The bus is a masterpiece of design, conceived by Thomas Heatherwick, the magician who created the Olympic cauldron. It helps to drive employment throughout the UK – unlike the wretched bendy buses, which were made in Germany. London’s buses are creating hundreds of jobs at the plants in Northern Ireland, but it does not stop there. The engines come from Darlington, the seats are made in Telford, the seat moquette in Huddersfield, the ramps are from Hoddesdon and the “Treadmaster” flooring from Liskeard. Oh, and the destination signs are from Manchester.

It is the embodiment of the point I often make, that investment in London boosts the rest of the UK economy, directly and indirectly. We have stimulated the very best of British technology, creating jobs in this country, and yes, we are now looking to potential export markets.

All these features make the bus remarkable; but there is one more thing about it – the best thing of all. This bus stands for freedom, and choice, and personal responsibility. It not only fulfils a promise often made to Londoners by bringing back conductors; it restores to the streets of London the open platform at the rear – and in so doing, it restores the concept of a reasonable risk.

We all remember the pleasure of the old Routemasters. It wasn’t anything to do with the way their flanks heaved and throbbed like wounded old warhorses. It wasn’t the boggler-boggler-boggler noise or the fumes of diesel. It was the way you could sit on those banquette seats at the back, high over the wheel arches, and watch the road passing you outside. And if the bus got stuck in traffic, or at the lights, you knew that you weren’t a prisoner. You were allowed to get on and off at will, provided the thing wasn’t moving, and now that freedom and benefit will be restored.

Of course, you will have to be careful. You should look around to make sure there aren’t any motorbikes or cycles approaching. But if the road is clear and the traffic is stationary, and you want to hop off and do some shopping – or if you have missed the bus at the stop, and you want to scoot down the street to catch it up – then the option is there. You can hop on and hop off, like the hop-on hop-off hoplites who were trained to leap from moving chariots and then back on again.

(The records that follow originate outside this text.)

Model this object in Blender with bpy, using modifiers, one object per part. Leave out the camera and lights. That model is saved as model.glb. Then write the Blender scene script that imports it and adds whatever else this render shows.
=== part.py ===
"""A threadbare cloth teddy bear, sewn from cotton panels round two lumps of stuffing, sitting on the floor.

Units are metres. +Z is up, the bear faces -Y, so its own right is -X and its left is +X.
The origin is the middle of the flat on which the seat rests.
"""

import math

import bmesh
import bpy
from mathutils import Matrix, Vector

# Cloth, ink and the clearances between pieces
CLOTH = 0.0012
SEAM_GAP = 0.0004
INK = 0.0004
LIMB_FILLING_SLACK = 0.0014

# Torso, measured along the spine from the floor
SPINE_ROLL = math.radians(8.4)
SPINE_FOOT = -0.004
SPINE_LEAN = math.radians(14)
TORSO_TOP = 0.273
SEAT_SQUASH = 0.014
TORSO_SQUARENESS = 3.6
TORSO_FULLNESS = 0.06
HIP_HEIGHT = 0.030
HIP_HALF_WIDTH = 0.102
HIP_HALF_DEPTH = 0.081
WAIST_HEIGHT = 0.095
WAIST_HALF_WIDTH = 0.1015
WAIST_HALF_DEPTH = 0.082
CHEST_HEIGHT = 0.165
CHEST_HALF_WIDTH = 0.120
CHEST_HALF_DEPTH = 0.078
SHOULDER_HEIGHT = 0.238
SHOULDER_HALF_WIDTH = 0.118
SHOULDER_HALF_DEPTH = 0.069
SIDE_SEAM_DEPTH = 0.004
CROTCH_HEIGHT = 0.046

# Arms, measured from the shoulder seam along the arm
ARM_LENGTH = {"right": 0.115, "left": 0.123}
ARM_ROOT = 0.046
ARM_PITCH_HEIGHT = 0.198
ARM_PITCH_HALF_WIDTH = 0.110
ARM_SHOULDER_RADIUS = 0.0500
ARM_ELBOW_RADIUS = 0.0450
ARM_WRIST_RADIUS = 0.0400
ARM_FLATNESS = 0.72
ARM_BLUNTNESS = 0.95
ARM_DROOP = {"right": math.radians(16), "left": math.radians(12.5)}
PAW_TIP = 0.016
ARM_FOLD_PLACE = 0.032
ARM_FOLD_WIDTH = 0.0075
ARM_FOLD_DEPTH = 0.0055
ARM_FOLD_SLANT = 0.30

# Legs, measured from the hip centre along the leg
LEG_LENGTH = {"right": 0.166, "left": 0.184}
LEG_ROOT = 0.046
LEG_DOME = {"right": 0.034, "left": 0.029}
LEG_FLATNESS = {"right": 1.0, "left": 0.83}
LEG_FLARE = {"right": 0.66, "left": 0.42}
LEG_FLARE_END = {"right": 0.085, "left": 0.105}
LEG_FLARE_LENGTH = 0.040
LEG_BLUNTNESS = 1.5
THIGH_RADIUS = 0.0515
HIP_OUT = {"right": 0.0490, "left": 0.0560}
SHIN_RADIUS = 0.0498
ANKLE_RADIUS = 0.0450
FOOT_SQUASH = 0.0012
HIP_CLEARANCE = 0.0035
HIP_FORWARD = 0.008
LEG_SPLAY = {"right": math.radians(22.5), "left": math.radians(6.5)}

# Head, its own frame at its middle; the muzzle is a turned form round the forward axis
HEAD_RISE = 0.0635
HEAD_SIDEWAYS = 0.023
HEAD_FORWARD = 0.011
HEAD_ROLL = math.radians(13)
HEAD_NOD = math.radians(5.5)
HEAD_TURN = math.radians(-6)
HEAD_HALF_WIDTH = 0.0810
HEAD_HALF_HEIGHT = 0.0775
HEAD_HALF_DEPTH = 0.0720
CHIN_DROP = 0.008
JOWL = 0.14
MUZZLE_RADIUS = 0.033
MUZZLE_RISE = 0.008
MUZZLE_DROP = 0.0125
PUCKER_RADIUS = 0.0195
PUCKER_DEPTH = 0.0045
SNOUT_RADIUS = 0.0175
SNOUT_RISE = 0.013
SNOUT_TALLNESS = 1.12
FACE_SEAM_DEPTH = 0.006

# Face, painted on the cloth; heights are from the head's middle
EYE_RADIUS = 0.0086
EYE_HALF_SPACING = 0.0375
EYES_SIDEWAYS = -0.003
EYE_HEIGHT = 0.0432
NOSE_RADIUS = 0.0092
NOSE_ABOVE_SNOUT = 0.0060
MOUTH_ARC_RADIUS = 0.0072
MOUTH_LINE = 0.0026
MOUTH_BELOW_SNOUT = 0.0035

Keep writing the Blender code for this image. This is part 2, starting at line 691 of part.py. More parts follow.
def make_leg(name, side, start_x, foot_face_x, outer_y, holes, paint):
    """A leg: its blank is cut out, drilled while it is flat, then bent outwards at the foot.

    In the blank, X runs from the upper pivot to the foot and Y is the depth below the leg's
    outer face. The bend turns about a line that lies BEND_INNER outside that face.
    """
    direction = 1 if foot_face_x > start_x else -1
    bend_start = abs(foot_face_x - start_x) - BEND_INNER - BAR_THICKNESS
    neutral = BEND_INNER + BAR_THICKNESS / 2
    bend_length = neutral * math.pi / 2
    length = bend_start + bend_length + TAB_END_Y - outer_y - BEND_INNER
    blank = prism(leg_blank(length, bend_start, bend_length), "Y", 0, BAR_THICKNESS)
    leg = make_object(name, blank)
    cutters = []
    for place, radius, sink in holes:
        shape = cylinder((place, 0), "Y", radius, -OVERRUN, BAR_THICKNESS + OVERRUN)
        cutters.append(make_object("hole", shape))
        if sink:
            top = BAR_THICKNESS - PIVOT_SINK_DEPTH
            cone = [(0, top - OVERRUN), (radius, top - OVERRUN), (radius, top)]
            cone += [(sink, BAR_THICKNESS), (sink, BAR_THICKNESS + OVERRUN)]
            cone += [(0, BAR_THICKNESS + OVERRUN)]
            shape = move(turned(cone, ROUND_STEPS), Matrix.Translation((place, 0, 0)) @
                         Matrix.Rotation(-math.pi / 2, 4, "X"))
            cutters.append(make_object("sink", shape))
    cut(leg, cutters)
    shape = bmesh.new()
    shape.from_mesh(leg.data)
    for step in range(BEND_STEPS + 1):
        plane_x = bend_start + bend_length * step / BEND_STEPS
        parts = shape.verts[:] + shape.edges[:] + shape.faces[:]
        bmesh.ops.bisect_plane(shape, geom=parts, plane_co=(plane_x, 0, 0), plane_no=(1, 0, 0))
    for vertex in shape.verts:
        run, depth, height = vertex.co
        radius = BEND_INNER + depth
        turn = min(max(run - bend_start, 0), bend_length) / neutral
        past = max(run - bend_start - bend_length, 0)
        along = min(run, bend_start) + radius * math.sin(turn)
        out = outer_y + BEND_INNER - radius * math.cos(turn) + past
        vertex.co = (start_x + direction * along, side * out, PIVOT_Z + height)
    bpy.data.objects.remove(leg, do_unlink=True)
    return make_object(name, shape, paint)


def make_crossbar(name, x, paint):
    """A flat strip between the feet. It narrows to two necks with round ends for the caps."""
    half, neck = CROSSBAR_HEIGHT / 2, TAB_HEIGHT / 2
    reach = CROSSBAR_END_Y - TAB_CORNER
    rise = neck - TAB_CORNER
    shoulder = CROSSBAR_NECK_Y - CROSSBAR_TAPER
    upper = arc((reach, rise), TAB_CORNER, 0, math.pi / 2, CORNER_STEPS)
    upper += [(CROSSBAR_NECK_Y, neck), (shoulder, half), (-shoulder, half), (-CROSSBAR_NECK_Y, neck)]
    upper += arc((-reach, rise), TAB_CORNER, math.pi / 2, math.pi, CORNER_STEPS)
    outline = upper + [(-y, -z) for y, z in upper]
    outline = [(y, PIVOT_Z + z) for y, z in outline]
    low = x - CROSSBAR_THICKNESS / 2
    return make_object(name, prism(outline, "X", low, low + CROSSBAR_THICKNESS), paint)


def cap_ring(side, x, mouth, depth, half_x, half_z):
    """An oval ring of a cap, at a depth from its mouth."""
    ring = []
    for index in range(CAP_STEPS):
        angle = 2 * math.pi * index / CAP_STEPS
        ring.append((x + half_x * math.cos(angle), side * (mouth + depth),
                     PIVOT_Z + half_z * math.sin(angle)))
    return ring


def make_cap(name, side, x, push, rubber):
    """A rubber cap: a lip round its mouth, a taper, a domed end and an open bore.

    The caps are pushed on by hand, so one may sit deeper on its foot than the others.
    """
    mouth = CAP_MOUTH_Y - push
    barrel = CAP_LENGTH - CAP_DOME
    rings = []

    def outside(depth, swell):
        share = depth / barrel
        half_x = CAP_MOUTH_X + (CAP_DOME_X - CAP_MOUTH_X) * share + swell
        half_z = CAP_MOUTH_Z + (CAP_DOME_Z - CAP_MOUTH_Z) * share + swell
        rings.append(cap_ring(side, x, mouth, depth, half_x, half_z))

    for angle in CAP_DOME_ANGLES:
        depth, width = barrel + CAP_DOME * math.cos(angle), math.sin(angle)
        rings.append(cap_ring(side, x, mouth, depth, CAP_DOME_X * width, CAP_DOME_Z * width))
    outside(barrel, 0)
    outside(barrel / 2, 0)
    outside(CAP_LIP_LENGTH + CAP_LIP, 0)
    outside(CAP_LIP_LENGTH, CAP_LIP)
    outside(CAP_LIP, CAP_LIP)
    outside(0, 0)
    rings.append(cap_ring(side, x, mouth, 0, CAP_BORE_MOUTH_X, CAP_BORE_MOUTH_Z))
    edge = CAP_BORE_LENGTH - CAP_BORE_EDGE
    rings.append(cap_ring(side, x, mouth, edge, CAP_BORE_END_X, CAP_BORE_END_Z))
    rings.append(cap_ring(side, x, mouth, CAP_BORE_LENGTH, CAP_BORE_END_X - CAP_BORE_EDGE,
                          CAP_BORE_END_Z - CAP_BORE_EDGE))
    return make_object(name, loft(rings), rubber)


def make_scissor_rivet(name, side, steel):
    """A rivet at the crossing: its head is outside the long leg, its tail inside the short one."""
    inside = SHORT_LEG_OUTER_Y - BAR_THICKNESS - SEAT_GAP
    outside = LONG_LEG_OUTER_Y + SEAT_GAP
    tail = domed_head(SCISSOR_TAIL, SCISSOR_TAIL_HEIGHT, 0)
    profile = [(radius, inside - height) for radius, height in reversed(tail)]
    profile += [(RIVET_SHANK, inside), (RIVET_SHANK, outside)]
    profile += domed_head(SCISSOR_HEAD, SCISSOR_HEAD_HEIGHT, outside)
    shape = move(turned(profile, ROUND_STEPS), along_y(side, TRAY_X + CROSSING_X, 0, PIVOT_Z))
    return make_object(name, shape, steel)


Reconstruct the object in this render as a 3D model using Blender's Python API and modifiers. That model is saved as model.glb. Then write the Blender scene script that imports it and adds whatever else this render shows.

Yes, of course there is a risk; but that risk is manageable; and without it you have no opportunity to ascend or escape the bus if you want to. It is, as far as I know, one of the few recent examples of a public policy that actually gives back, to sentient and responsible adults, the chance to take an extra risk in return for a specific reward.

We need to develop this thought, because I worry that in the post-crisis world, we have become all too paranoid, too risk-averse. Yes, the banks made grotesque errors, largely because they could not understand the risks they were taking. But unless we allow businesses and banks to take reasonable risks, they will never hit the jackpot at all.

Why is it that Britain hasn’t produced a giant like Google, or Facebook, or Amazon? It is because such a business, in the UK, would not have been given access to the capital required. We are more hostile to risk, and, indeed, we are more hostile to reward. If you go to San Francisco, where so many of these tech giants were born, you can see the most bizarre tram I have ever set eyes on. People hang from it like gibbons as it swoops and clangs through the streets. It would never be allowed in Europe. But the San Francisco authorities evidently believe that Americans are more robust – more willing to be free, more willing to make their own assessment of a reasonable risk.

If you look at the state of the eurozone, and you compare it with the US economy, you can see the possible advantages of this approach. And that is the point of the hop-on hop-off platform. In restoring a culture of reasonable risk-taking, it is a platform for growth.’